I'll be the first one to admit it, program hopping is an exciting thing to do. It feels somewhat like a New Years resolution every time you start a new program. It's full of promise of you finally reaching that new snatch or squat personal record, or finally getting the abs you've been working all year to see. But, program hopping is also a sure-fire way to NEVER achieve any of those things I just mentioned. Here's why.

Contrary to what many original CrossFitters would have you believe, achieving higher levels of fitness requires planning and progressions. Yes, when you first start working out consistently you will see improvements no matter what exactly you are doing. For example, if you came into the gym just three times per week and squatted once, deadlifted another time, and overhead pressed the third day, you would get stronger. You could do 3x10 at the same weight every time, and you'd still get stronger. For a little bit. We call these beginner gains, because everyone sees them. They are great. They also don't last.
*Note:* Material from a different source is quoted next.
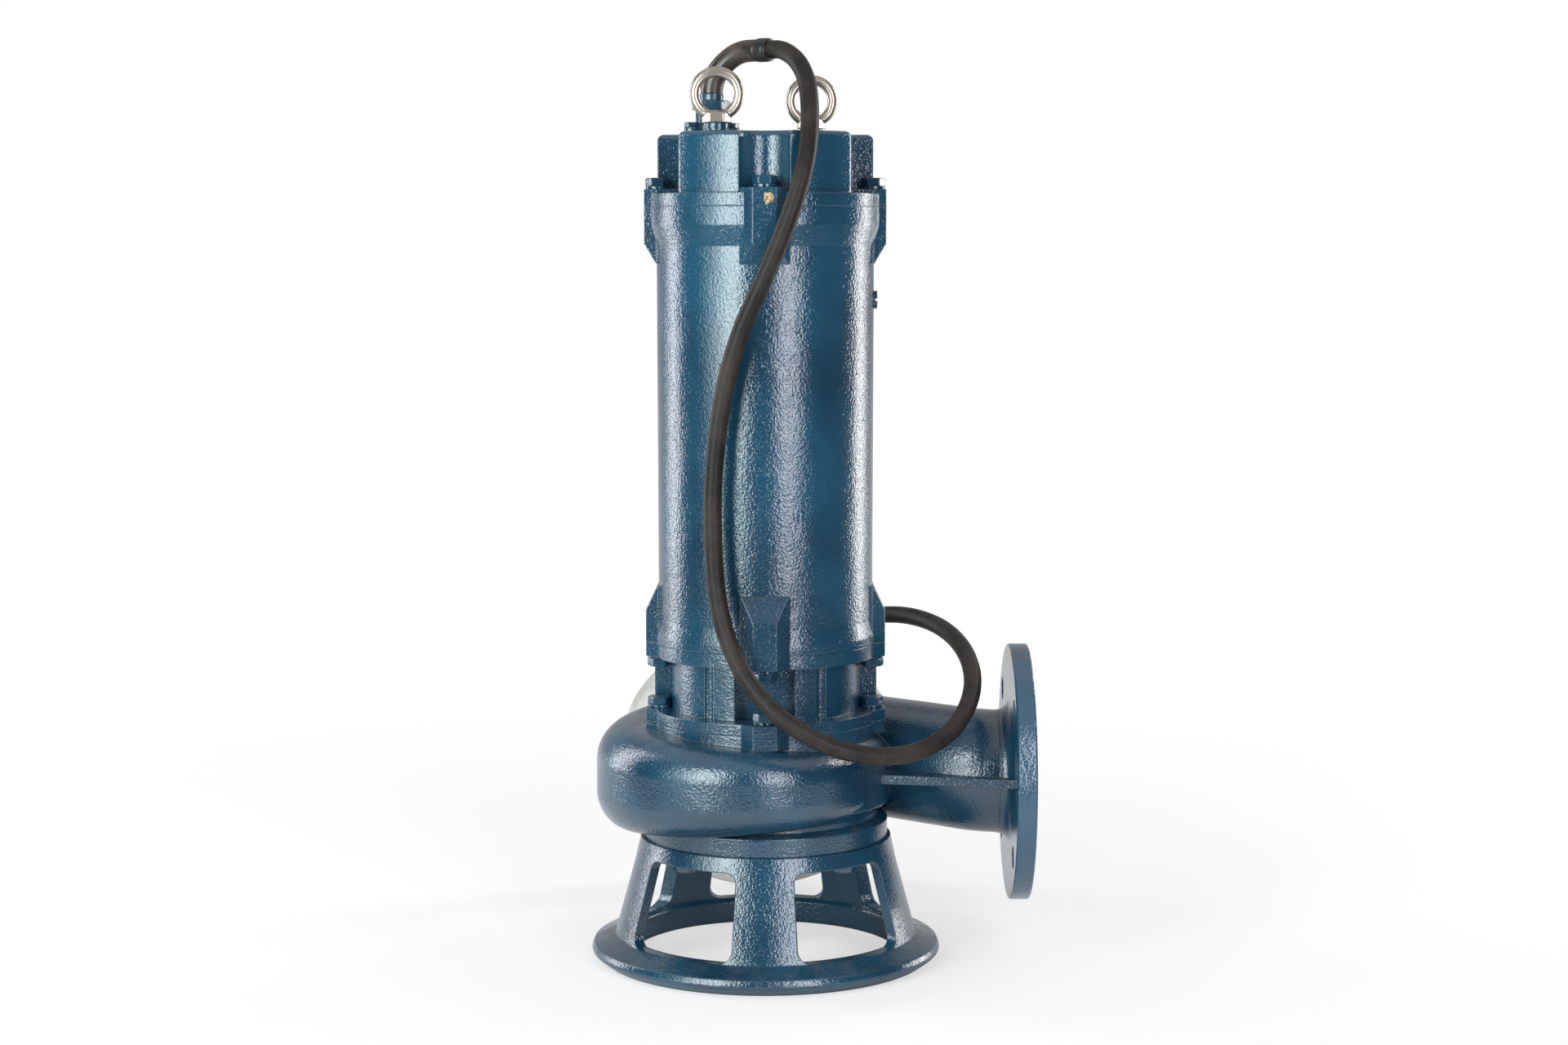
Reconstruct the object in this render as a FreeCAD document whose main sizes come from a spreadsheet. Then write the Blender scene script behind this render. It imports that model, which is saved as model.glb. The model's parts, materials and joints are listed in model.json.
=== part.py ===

After a certain amount of time, which is different for everyone but I would say an average of three months is normal, these improvements stop entirely. No matter how many sets of 10 at 185 you do, you simply cannot do a 225 squat, for example. This is what happens when you don't follow a structured program. Gaining strength is a scientific experiment, based mainly on the principle of progressive overload which states that your body will adapt to heavier weights over time, allowing you to consistently lift more weight. For example, in week one you may do a 5 x 5 back squat at 70%, and then the next time you do that same set/rep scheme you add 5-10 pounds to your prior weight. This is the simplest example of progressive overload, and it works every time.

Now, how does this involve a program? If you go from program to program, doing a 5x5 strongman program one week, and then a 12/10/10/8 bodybuilding program the next, and then maybe a 5/3/1 program popularized by Jim Wendler the following week, you're not giving your body the chance to get better progressively. Basically, you're extending the amount of time it takes to get stronger, and that doesn't make any sense.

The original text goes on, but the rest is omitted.